Tutto va bene madama la marchesa. È questo il succo di un comunicato ufficiale del Dipartimento dell’amministrazione penitenziaria sulle condizioni di Alfredo Cospito in sciopero della fame dal 20 ottobre con 42 chili persi. “Risulta a questa direzione che le condizioni del detenuto Alfredo Cospito al momento siano stabili e che lo stesso riferisce benessere psico-fisico” si legge nella nota inviata all’avvocato difensore Flavio Rossi Albertini. “Il soggetto appare tranquillo” si legge nella presa di posizione assunta formalmente dal Dap ieri mentre il giorno prima, nel cercare di smentire senza peraltro riuscirci la diffida al medico di fiducia per l’intervista rilasciata a Radio Onda d’Urto, il dipartimento si era espresso attraverso le agenzie di stampa come non meglio definite “fonti”.

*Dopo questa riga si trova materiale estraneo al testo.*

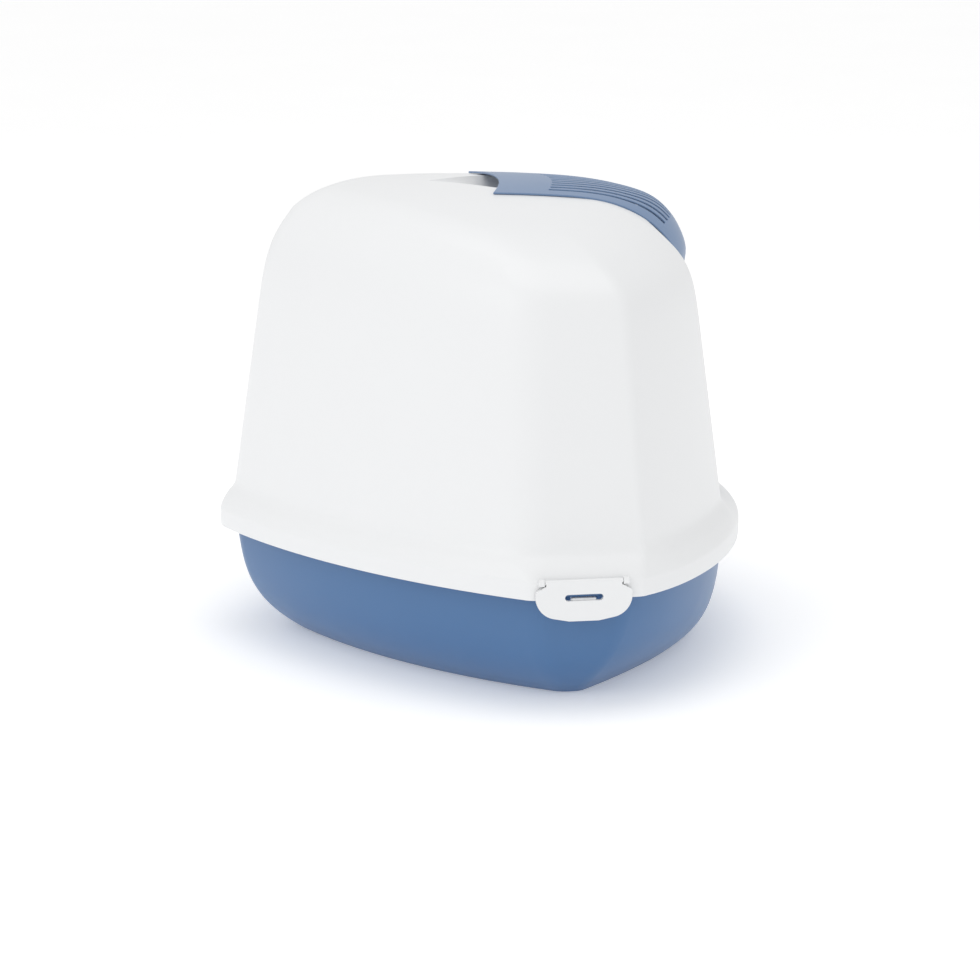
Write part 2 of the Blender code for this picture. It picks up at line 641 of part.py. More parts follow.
# ---- Tray ----
def tray_plan(height):
    rise = height / SKIRT_BOTTOM
    share = TRAY_LEAN_SHARE * (1 - rise) + (1 - TRAY_LEAN_SHARE) * max(1 - rise, 0) ** TRAY_CURVE
    return blend(TRAY_RIM, TRAY_FLOOR, share)


def build_tray():
    heights = [TRAY_RIM_BOTTOM * (i / TRAY_LEVELS) ** 1.35 for i in range(TRAY_LEVELS + 1)]
    outside = [level(tray_plan(z), z) for z in heights]
    rim_plan = inset(tray_plan(TRAY_RIM_BOTTOM), -TRAY_RIM_REACH)
    rim = [level(rim_plan, TRAY_RIM_BOTTOM), level(rim_plan, TRAY_RIM_TOP)]
    inside = []
    for z in reversed(heights):
        steepness = min(1.0, z / 0.04)
        lift = TRAY_WALL * (1 - 0.75 * steepness)
        top = TRAY_RIM_TOP - TRAY_RIM_BOTTOM if z == heights[-1] else lift
        inside.append(level(inset(tray_plan(z), TRAY_WALL), z + top))
    tray = new_object("tray", loft(outside + rim + inside), BLUE_PLASTIC)
    for side, tag in SIDES:
        lug = side_box(side, (LUG_ROOT, LUG_OUT), (LATCH_Y - LUG_HALF_WIDTH, LATCH_Y + LUG_HALF_WIDTH),
                       (TRAY_RIM_BOTTOM + 0.0002, TRAY_RIM_TOP - 0.0002))
        combine(tray, "UNION", tool("catch_lug_" + tag, lug))
    smooth(tray)
    return tray


def clear_scene():
    for obj in list(bpy.data.objects):
        bpy.data.objects.remove(obj, do_unlink=True)


clear_scene()
build_tray()
build_hood()
build_vent_cover()
build_filter()
build_door_frame()
build_flap()
for latch_side, latch_tag in SIDES:
    build_latch(latch_side, latch_tag)
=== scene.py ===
"""Looks of the corner cat litter box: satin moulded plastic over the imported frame.

Metres, +Z up. The entrance faces -Y and the back corner +Y; left and right mirror each other.
"""
from math import cos, pi, radians, sin, sqrt

import bmesh
import bpy
from mathutils import Matrix, Vector


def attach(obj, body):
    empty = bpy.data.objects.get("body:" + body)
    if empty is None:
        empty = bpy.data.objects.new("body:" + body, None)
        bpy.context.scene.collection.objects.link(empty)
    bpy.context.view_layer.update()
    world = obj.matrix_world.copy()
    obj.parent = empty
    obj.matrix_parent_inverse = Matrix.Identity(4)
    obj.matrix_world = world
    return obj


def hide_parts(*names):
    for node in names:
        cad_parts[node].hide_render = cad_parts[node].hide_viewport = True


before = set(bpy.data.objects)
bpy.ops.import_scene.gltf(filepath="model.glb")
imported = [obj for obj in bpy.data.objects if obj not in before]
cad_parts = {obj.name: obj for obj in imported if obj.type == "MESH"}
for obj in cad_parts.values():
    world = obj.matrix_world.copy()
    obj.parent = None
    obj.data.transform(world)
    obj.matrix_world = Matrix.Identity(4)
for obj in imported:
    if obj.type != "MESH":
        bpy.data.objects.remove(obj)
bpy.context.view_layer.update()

# ---- Sizes ----
GAP = 0.0004
SKIRT_BOTTOM = 0.095
LEDGE_TOP = 0.130             # height that the wall's lean is measured from
SHOULDER_START = 0.328
HOOD_WALL = 0.0026
CROWN_HEIGHT = 0.394
CROWN_MIDDLE = 0.03
CROWN_RADIUS_ACROSS = 0.80
CROWN_RADIUS_ALONG = 1.14
SHOULDER_START_ANGLE = radians(8)
SHOULDER_BACK = 0.066
SHOULDER_FRONT = 0.086

# Plan outlines: arcs from the middle of the back round the left side. "turn_" values are the
# directions, in degrees, that an outline faces where an arc ends, and "r_" values its radii.
RIM = dict(back=0.2275, side=0.2925, front=-0.2275,
           turn_back=114, turn_wall=144, turn_crease=213, turn_ease=222, turn_eased=231,
           turn_slant=249, turn_front=251, r_back=0.045, r_bend=0.016, r_crease=0.016,
           r_ease=0.170, r_eased=0.235, r_corner=0.40, r_front=0.40)
WALL_BASE = dict(back=0.2143, side=0.2765, front=-0.1950,
                 turn_back=114, turn_wall=142, turn_crease=226, turn_ease=228, turn_eased=230,
                 turn_slant=249, turn_front=269.9, r_back=0.050, r_bend=0.055, r_crease=0.010,
                 r_ease=0.36, r_eased=0.36, r_corner=0.022, r_front=65.0)
WALL_TOP = dict(WALL_BASE, back=0.1850, side=0.2485, front=-0.1680, r_back=0.055, r_bend=0.060,
                r_crease=0.018, r_ease=0.30, r_eased=0.30, r_corner=0.026, r_front=64.0)
TRAY_RIM = dict(RIM, back=0.2130, side=0.2780, front=-0.2130, r_back=0.031, r_bend=0.034,
                r_crease=0.026, r_ease=0.156, r_eased=0.221, r_corner=0.386, r_front=0.386)
TRAY_FLOOR = dict(RIM, back=0.1580, side=0.2325, front=-0.1910,
                  turn_back=115, turn_wall=146, turn_crease=222, turn_ease=226, turn_eased=230,
                  r_back=0.030, r_bend=0.020, r_crease=0.012, r_ease=0.60, r_eased=0.80,
                  r_corner=0.175, r_front=0.175)
STRETCH_STEPS = (8, 26, 16, 4, 12, 20, 6, 10)

# The skirt's rounded lower edge, (inset, height), then the ledge, (share of the way in, height)
SKIRT_PROFILE = ((0.0013, 0.0950), (0.0005, 0.0952), (0.0001, 0.0957), (0.0, 0.0964), (0.0, 0.1030),
                 (0.0, 0.1082))
LEDGE_PROFILE = ((0.010, 0.1097), (0.040, 0.1110), (0.10, 0.1127), (0.20, 0.1152), (0.34, 0.1184),
                 (0.50, 0.1215), (0.66, 0.1242), (0.79, 0.1263), (0.88, 0.1281), (0.945, 0.1300),
                 (0.985, 0.1322), (1.0, 0.1350))
WALL_LEVELS = 44
SHOULDER_LEVELS = 22
EASED = (0.292, 0.372)        # heights between which the wall eases into the shoulder
EASING_PASSES = 40
CROWN_RINGS = (0.90, 0.78, 0.66, 0.54, 0.42, 0.30, 0.18, 0.07)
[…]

Insomma una sorta di gioco a nascondino, di dire e non dire ufficialmente che dovrebbe essere estraneo a un apparato dello Stato. “Cospito continua le attività sociali e usufruisce del tempo di permanenza nei passeggi – prosegue il Dap – È regolarmente seguito sia dal cardiologo della ASL sassarese che dal cardiologo di fiducia e le prescrizioni di entrambi vengono scrupolosamente osservate. In caso di necessità la richiesta di trasferimento presso altro istituto penitenziario dotato di assistenza intensivo potrebbe essere avanzata dal competente dirigente sanitario dell’istituto”. In realtà il trasferimento in una prigione dotata di centro clinico è già stato chiesto formalmente dall’avvocato difensore, Flavio Rossi Albertini, che replica brevemente: “I toni rassicuranti del documento del dipartimento destano stupore e sconcerto perché contrastanti con le informazioni in possesso della difesa. La nota ministeriale rappresenta inoltre una ostentata assunzione di responsabilità per ogni conseguenza del caso. Il riportare che Cospito riferisca un benessere psicofisico per giustificare l’inerzia, dimostra la mancanza di conoscenza delle conseguenze di un prolungato digiuno”.
Quella del Dap sembra il quadro di un paziente ricoverato in una casa di cura con qualche problema e non quello di un detenuto che sta mettendo a rischio l’incolumità e la vita per tutelare i suoi diritti e i diritti dei quasi 800 “ospiti” del 41 bis. Comunque oggi pomeriggio come ogni giovedì Cospito sarà visitato dalla cardiologa di fiducia Angelica Milia che relazionerà l’avvocato, sperando che non venga diffidata persino da questa attività. La dottoressa spiega di essere scettica su quanto afferma il Dap secondo cui i parametri sarebbero nei limiti, aggiungendo che i medici del carcere si sono detti favorevoli al trasferimento in una prigione con un centro clinico dopo aver cercato di dissuadere Cospito dal proseguire il digiuno. Intanto la Cassazione ha fissato al 20 aprile prossimo l’udienza in cui sarà discusso il ricorso presentato dalla difesa contro il provvedimento con cui il Tribunale di Sorveglianza aveva confermato l’applicazione del regime di carcere duro previsto dall’articolo 41 bis del regolamento penitenziario. Si tratta di un termine di tempo lunghissimo altamente incompatibile con le condizioni di salute di un recluso in sciopero della fame ora da quasi 100 giorni.
Anche se i tempi della Suprema Corte sono questi per tutti i tipi di ricorsi la questione resta drammatica con il rischio di finire in tragedia. La difesa comunque chiede di anticipare la data a causa delle ragioni di salute del detenuto. A Cospito arriva la solidarietà degli imputati del processo al centro sociale torinese di Askatasuna. “Solidarietà e sostegno alle battaglie di civiltà contro l’ergastolo ostativo e il 41 bis”. E dopo le prese di posizione dei consigli comunali di Torino e Nuoro per la revoca del 41bis a Cospito il segretario di Rifondazione Comunista Maurizio Acerbo invita a fare altrettanto il consiglio comunale di Pescara la città natale dell’anarchico. “Non si tratta di simpatizzare con le idee e le azioni di Cospito ma di chiedere l’applicazione dell’articolo 27 della Costituzione che prevede che le pene non possono consistere in trattamenti contrari al senso di umanità”.